It seems as though there is this common misconception that Rust does not have a concept of null. Rust does have null pointers [1]! The reason many people do not see null often is because working with and dereferencing raw pointers is an unsafe operation
> It seems as though there is this common misconception that Rust does not have a concept of null.
I don't think that's quite relevant, though. Rust doesn't have a concept of nulls like like Java, Javascript, Python, etc do in which just about any variable might contain a value or null. Rust certainly doesn't have that.
I would not say that it is not relevant. Raw pointers are a fundamental part of the language. It is just that Rust abstracts over them so that many users do not have to worry about them.
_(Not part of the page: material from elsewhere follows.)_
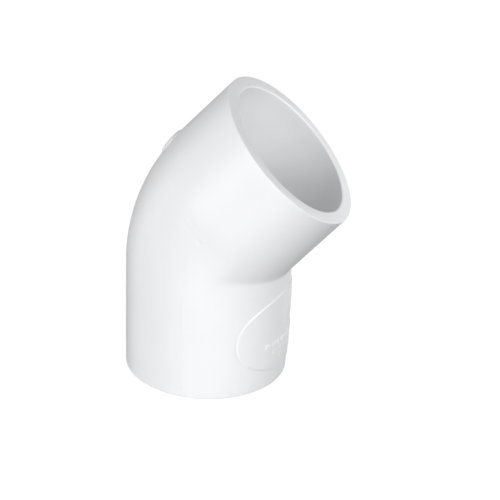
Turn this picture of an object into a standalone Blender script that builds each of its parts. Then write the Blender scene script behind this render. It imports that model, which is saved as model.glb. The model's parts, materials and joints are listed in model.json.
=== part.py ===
"""PVC conduit elbow: a 45 degree elbow with a plain solvent-weld socket at each end.

The real elbow is one injection moulding.  It is drawn here as the three regions that
its own design has: a lower socket, a bend and an upper socket, parted by a hair's
breadth at the two planes where the bend ends.

Frame: metres, +Z up.  The elbow stands on its lower mouth, bends in the XZ plane
towards +X, and is symmetric about that plane.  The origin is the middle of the
bottom of its box.
"""
from math import cos, pi, radians, sin, sqrt, tan

import bmesh
import bpy
from mathutils import Vector

MM = 0.001

# ---- driving dimensions: a 2 inch (DN 50) conduit, 60.3 mm outside ----
BEND_ANGLE = radians(45)
LOWER_LEG = 70.0 * MM       # lower mouth to the point where the two axes cross
UPPER_LEG = 47.0 * MM       # that point to the upper mouth
BODY_RADIUS = 35.5 * MM     # outside of the lower socket and the bend
MOUTH_RADIUS = 35.9 * MM    # outside of the upper socket at its mouth
ROOT_RADIUS = 36.75 * MM    # outside of the upper socket where it leaves the bend
ROOT_SHIFT = 2.4 * MM       # that root circle sits towards the inside of the bend
HEEL_DIP = 0.55 * MM        # how far the bend's heel ends below the upper socket's wall
HEEL_ARC = 49.5 * MM        # radius of the centre line that the heel follows
BORE_MOUTH_RADIUS = 30.35 * MM
BORE_STOP_RADIUS = 30.1 * MM
SOCKET_DEPTH = 32.0 * MM
PASSAGE_RADIUS = 26.5 * MM  # clear way through the bend
PASSAGE_ARC = 34.0 * MM
RIM_ROUND = 0.5 * MM        # rounded outer edge of each mouth
LEAD_IN = 0.35 * MM         # chamfer on the inner edge of each mouth
LOWER_CUT = 46.0 * MM       # height where the lower socket ends and the bend starts
UPPER_CUT = 13.2 * MM       # the same on the upper axis, from the axes' crossing
GAP = 0.3 * MM              # left between neighbouring regions

# ---- raised marking pads ----
PAD_HEIGHT = 24.0 * MM      # middle of the oval pad on the lower socket
PAD_HALF_TALL = 17.6 * MM
PAD_HALF_TURN = radians(51)
PAD_PROUD = 0.5 * MM
REAR_PAD_PLACE = radians(36.5)      # middle of the pad on the heel, by the bend's angle
REAR_PAD_HALF_LONG = radians(3.2)
REAR_PAD_HALF_TURN = radians(9)
REAR_PAD_PROUD = 0.8 * MM
PAD_ROOT = 1.0 * MM         # how far a pad's body reaches into the wall

SEGMENTS = 72
ARC_STEPS = 18
RIM_STEPS = 4               # even, so that one point lies at 45 degrees
BIG = 200 * MM              # reach of the cutting blocks

UP = Vector((0, 0, 1))
SIDE = Vector((0, 1, 0))
SPREAD = sin(BEND_ANGLE)
RISE = cos(BEND_ANGLE)
UPPER_AXIS = Vector((SPREAD, 0, RISE))
UPPER_INNER = Vector((RISE, 0, -SPREAD))    # across the upper axis, inside of the bend
FAR_X = (UPPER_LEG + MOUTH_RADIUS - 2 * RIM_ROUND) * SPREAD + RIM_ROUND
CENTRE_X = (FAR_X - BODY_RADIUS) / 2        # middle of the box, from the lower axis
FOOT = Vector((-CENTRE_X, 0, 0))            # centre of the lower mouth
CROSSING = FOOT + UP * LOWER_LEG


def clear_scene():
    for item in list(bpy.data.objects):
        bpy.data.objects.remove(item, do_unlink=True)


def white_pvc(name, shade):
    """A semi-matt white plastic of its own for each region."""
    material = bpy.data.materials.new(name)
    material.use_nodes = True
    shader = material.node_tree.nodes["Principled BSDF"]
    shader.inputs["Base Color"].default_value = (shade, shade, shade, 1)
    shader.inputs["Roughness"].default_value = 0.38
    shader.inputs["Metallic"].default_value = 0.0
    return material


def add_object(name, bm, material=None):
    bmesh.ops.recalc_face_normals(bm, faces=bm.faces)
    mesh = bpy.data.meshes.new(name)
    bm.to_mesh(mesh)
    bm.free()
    item = bpy.data.objects.new(name, mesh)
    bpy.context.collection.objects.link(item)
    if material:
        mesh.materials.append(material)
        mesh.shade_smooth()
        mesh.set_sharp_from_angle(angle=radians(32))
    return item


def ring(centre, inner, radius):
    """Points round a centre, from the inside of the bend; radius may vary with angle."""
    points = []
    for step in range(SEGMENTS):
        turn = 2 * pi * step / SEGMENTS
        reach = radius(turn) if callable(radius) else radius
        points.append(centre + inner * (reach * cos(turn)) + SIDE * (reach * sin(turn)))
    return points


def join_rings(bm, rings, closed=False):
    """Skin a stack of rings; closed joins the last to the first, else both ends are capped."""
    rows = [[bm.verts.new(point) for point in points] for points in rings]
    count = len(rows)
    for index in range(count if closed else count - 1):
        low, high = rows[index], rows[(index + 1) % count]
        for step in range(SEGMENTS):
            after = (step + 1) % SEGMENTS
            bm.faces.new((low[step], low[after], high[after], high[step]))
    if not closed:
        bm.faces.new(rows[0])
        bm.faces.new(rows[-1])


def hide_cutter(item):
    item.hide_render = True
    item.display_type = "WIRE"
    return item


def boolean(item, other, operation):
    change = item.modifiers.new(operation.lower(), "BOOLEAN")
    change.operation = operation
    change.object = hide_cutter(other)


def socket_section(length, mouth_radius, wall_at_root):
    """Half-section of a socket as (distance from its mouth, radius), mouth to root and back."""
    slope = (wall_at_root - mouth_radius) / length
    section = []
    for step in range(RIM_STEPS + 1):
        turn = pi / 2 * step / RIM_STEPS
        along = RIM_ROUND * (1 - sin(turn))
        reach = mouth_radius + slope * along - RIM_ROUND * (1 - cos(turn))
        section.insert(0, (along, reach))
    section.append((length, wall_at_root))
    section.append((length, PASSAGE_RADIUS))
    section.append((SOCKET_DEPTH, PASSAGE_RADIUS))
    section.append((SOCKET_DEPTH, BORE_STOP_RADIUS))
    section.append((LEAD_IN, BORE_MOUTH_RADIUS))
    section.append((0, BORE_MOUTH_RADIUS + LEAD_IN))
    return section


def lower_socket(material):
    section = socket_section(LOWER_CUT, BODY_RADIUS, BODY_RADIUS)
    bm = bmesh.new()
    join_rings(bm, [ring(FOOT + UP * along, Vector((1, 0, 0)), reach)
                    for along, reach in section], closed=True)
    return add_object("lower_socket", bm, material)


def upper_socket(material):
    """Like the lower one, but its outer wall leans to the inside of the bend at its root."""
    length = UPPER_LEG - UPPER_CUT - GAP / 2
    rings = []
    root = upper_wall(UPPER_CUT + GAP / 2)[1]
    for along, reach in socket_section(length, MOUTH_RADIUS, root):
        outside = reach > BORE_MOUTH_RADIUS + 2 * LEAD_IN
        shift = upper_wall(UPPER_LEG - along)[0] if outside else 0
        centre = CROSSING + UPPER_AXIS * (UPPER_LEG - along) + UPPER_INNER * shift
        rings.append(ring(centre, UPPER_INNER, reach))
    bm = bmesh.new()
    join_rings(bm, rings, closed=True)
    return add_object("upper_socket", bm, material)


def leave_cylinder(start, heading, foot, axis, radius):
    """Distance from a point inside a cylinder to its wall, along a heading."""
    across = heading - axis * heading.dot(axis)
    offset = start - foot
    offset = offset - axis * offset.dot(axis)
    half = across.dot(offset)
    square = across.length_squared
    return (-half + sqrt(half * half - square * (offset.length_squared - radius * radius))) / square


def upper_wall(place):
    """Shift and radius of the upper socket's outer wall, at a distance past the crossing."""
    back = (UPPER_LEG - place) / (UPPER_LEG - UPPER_CUT)
    return ROOT_SHIFT * back, MOUTH_RADIUS + (ROOT_RADIUS - MOUTH_RADIUS) * back


def leave_upper_wall(centre, heading):
    """Distance from a point inside the upper socket's leaning wall to that wall."""
    reach = BODY_RADIUS
    for _ in range(4):
        shift, radius = upper_wall((centre + heading * reach - CROSSING).dot(UPPER_AXIS))
        reach = leave_cylinder(centre, heading, CROSSING + UPPER_INNER * shift, UPPER_AXIS,
                               radius)
    return reach


def smooth(low, high, value):
    share = min(max((value - low) / (high - low), 0), 1)
    return share * share * (3 - 2 * share)


def bend_radius(centre, inner, share, turn):
    """Outer radius of the bend at a share of its angle, from 0 to 1.

    Its heel and sides grow evenly from the lower socket into the upper one.  On the inside
    the walls of the two sockets run on until they meet in a sharp crotch.
    """
    shift, radius = upper_wall(HEEL_ARC * tan(BEND_ANGLE / 2))
    end = shift * cos(turn) + sqrt(radius ** 2 - (shift * sin(turn)) ** 2)
    end -= HEEL_DIP * smooth(0.3, 0.95, -cos(turn))
    side = BODY_RADIUS + (end - BODY_RADIUS) * share
    heading = inner * cos(turn) + SIDE * sin(turn)
    inside = max(leave_cylinder(centre, heading, FOOT, UP, BODY_RADIUS),
                 leave_upper_wall(centre, heading))
    return side + (inside - side) * smooth(0.2, 0.5, cos(turn))


def round_the_bend(arc, turned):
    """Centre and inward direction where a centre line of a given radius has turned so far."""
    start = CROSSING - UP * (arc * tan(BEND_ANGLE / 2))
    centre = start + Vector((arc * (1 - cos(turned)), 0, arc * sin(turned)))
    return centre, Vector((cos(turned), 0, -sin(turned)))


def bend_rings():
    """Outer rings from just below the bend to just past it."""
    rings = [ring(FOOT + UP * (LOWER_CUT - 4 * MM), Vector((1, 0, 0)), BODY_RADIUS)]
    for step in range(ARC_STEPS + 1):
        share = step / ARC_STEPS
        centre, inner = round_the_bend(HEEL_ARC, BEND_ANGLE * share)
        rings.append(ring(centre, inner,
                          lambda angle: bend_radius(centre, inner, share, angle)))
    return rings


def passage_rings():
    """The clear way through the bend, run past both of its ends."""
    rings = [ring(FOOT + UP * (LOWER_CUT - 8 * MM), Vector((1, 0, 0)), PASSAGE_RADIUS)]
    for step in range(ARC_STEPS + 1):
        centre, inner = round_the_bend(PASSAGE_ARC, BEND_ANGLE * step / ARC_STEPS)
        rings.append(ring(centre, inner, PASSAGE_RADIUS))
    rings.append(ring(CROSSING + UPPER_AXIS * (UPPER_CUT + 12 * MM), UPPER_INNER,
                      PASSAGE_RADIUS))
    return rings


def block_beyond(name, point, outward):
    """A large block that fills everything past a plane."""
    bm = bmesh.new()
    bmesh.ops.create_cube(bm, size=BIG)
    item = add_object(name, bm)
    item.location = point + outward * (BIG / 2)
    item.rotation_euler = outward.to_track_quat("Z", "Y").to_euler()
    return item


def bend(material):
    outer = bmesh.new()
    join_rings(outer, bend_rings())
    item = add_object("bend", outer, material)
    boolean(item, raised_pad("rear_pad", place_rear_pad, REAR_PAD_HALF_TURN,
                             REAR_PAD_HALF_LONG, 4), "UNION")
    passage = bmesh.new()
    join_rings(passage, passage_rings())
    boolean(item, add_object("passage_cutter", passage), "DIFFERENCE")
    boolean(item, block_beyond("lower_cutter", FOOT + UP * (LOWER_CUT + GAP), -UP),
            "DIFFERENCE")
    boolean(item, block_beyond("upper_cutter",
                               CROSSING + UPPER_AXIS * (UPPER_CUT - GAP / 2), UPPER_AXIS),
            "DIFFERENCE")
    return item


def raised_pad(name, place, half_turn, half_long, power, rings=5, points=48):
    """A low plateau lying on a cylinder; place turns (turn, along, height) into a point."""
    bm = bmesh.new()
    layers = []
    for height in (-PAD_ROOT, 1):
        rows = [[bm.verts.new(place(0, 0, height))]]
        for row in range(1, rings + 1):
            share = row / rings
            around = []
            for step in range(points):
                angle = 2 * pi * step / points
                wide = abs(cos(angle)) ** (2 / power) * (1 if cos(angle) > 0 else -1)
                tall = abs(sin(angle)) ** (2 / power) * (1 if sin(angle) > 0 else -1)
                around.append(bm.verts.new(place(share * half_turn * wide,
                                                 share * half_long * tall, height)))
            rows.append(around)
        layers.append(rows)
    for rows in layers:
        for step in range(points):
            after = (step + 1) % points
            bm.faces.new((rows[0][0], rows[1][step], rows[1][after]))
            for row in range(1, rings):
                bm.faces.new((rows[row][step], rows[row + 1][step],
                              rows[row + 1][after], rows[row][after]))
    for step in range(points):
        after = (step + 1) % points
        bm.faces.new((layers[0][-1][step], layers[0][-1][after],
                      layers[1][-1][after], layers[1][-1][step]))
    return add_object(name, bm)


def place_oval_pad(turn, along, height):
    reach = BODY_RADIUS + (PAD_PROUD if height > 0 else height)
    return FOOT + Vector((reach * cos(turn), reach * sin(turn), PAD_HEIGHT + along))


def place_rear_pad(turn, along, height):
    """On the heel, so measured from the outside of the bend; along is a bend angle."""
    turned = REAR_PAD_PLACE + along
    centre, inner = round_the_bend(HEEL_ARC, turned)
    reach = bend_radius(centre, inner, turned / BEND_ANGLE, pi + turn)
    reach += REAR_PAD_PROUD if height > 0 else height
    return centre - inner * (reach * cos(turn)) - SIDE * (reach * sin(turn))


def main():
    clear_scene()
    lower = lower_socket(white_pvc("pvc_lower", 0.88))
    boolean(lower, raised_pad("oval_pad", place_oval_pad, PAD_HALF_TURN, PAD_HALF_TALL, 2.2),
            "UNION")
    bend(white_pvc("pvc_bend", 0.86))
    upper_socket(white_pvc("pvc_upper", 0.9))


main()
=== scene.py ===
"""The finished look of the PVC conduit elbow.

One seamless moulding replaces the three CAD regions.  Its skin is a grid of rings: they
run up the outside, round the upper rim, back down the bores and the passage, and round
the lower rim.  Marks, pads and mould lines are heights added to the outer rings.
"""

import json
from math import cos, pi, radians, sin, tan

import bpy
import numpy as np
from mathutils import Matrix, Vector


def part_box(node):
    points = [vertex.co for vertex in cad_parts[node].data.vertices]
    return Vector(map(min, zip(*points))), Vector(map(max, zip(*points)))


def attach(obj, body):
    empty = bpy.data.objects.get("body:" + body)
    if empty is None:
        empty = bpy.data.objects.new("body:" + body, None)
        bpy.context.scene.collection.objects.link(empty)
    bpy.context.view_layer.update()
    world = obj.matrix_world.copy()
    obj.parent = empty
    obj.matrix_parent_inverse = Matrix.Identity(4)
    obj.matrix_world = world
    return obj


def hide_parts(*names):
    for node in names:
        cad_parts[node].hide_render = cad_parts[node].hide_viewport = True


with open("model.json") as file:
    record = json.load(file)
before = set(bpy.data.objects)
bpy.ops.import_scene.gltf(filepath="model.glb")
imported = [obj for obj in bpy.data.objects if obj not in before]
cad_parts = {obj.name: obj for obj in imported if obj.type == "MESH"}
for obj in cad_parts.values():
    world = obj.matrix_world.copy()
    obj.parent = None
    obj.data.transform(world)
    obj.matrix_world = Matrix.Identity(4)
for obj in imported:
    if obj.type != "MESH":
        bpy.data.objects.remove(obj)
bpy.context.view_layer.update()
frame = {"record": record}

MM = 0.001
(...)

I don't think people mean it doesn't have a raw null pointer. Normally it's about a null object reference that you can assign to (almost) anything like Java's / c's null.
I agree that union-typed null was the best solution for Dart, but I think many of the article's criticisms of option types aren't good.
> We can’t perform arithmetic on an Option<int> any more than we could on a List<int>.
Why not? One sensible definition is
Some(x) + Some(y) = Some(x + y)
_ + _ = None()
> In fact, with Dart, we’ve found that most existing code is already statically null safe
This is a very good reason to use union types — lots of programs and lots of people are used to thinking this way, and pulling that out from under their feet wouldn't be very nice.
> Nullable types, since they have no explicit runtime representation, are implicitly flattened.
Yes, flattening things that shouldn't be flattened is the biggest problem with union types. Different people will assign different meanings to null, and it's a real headache when trying to write generic code. Discriminated unions make this a no-brainer.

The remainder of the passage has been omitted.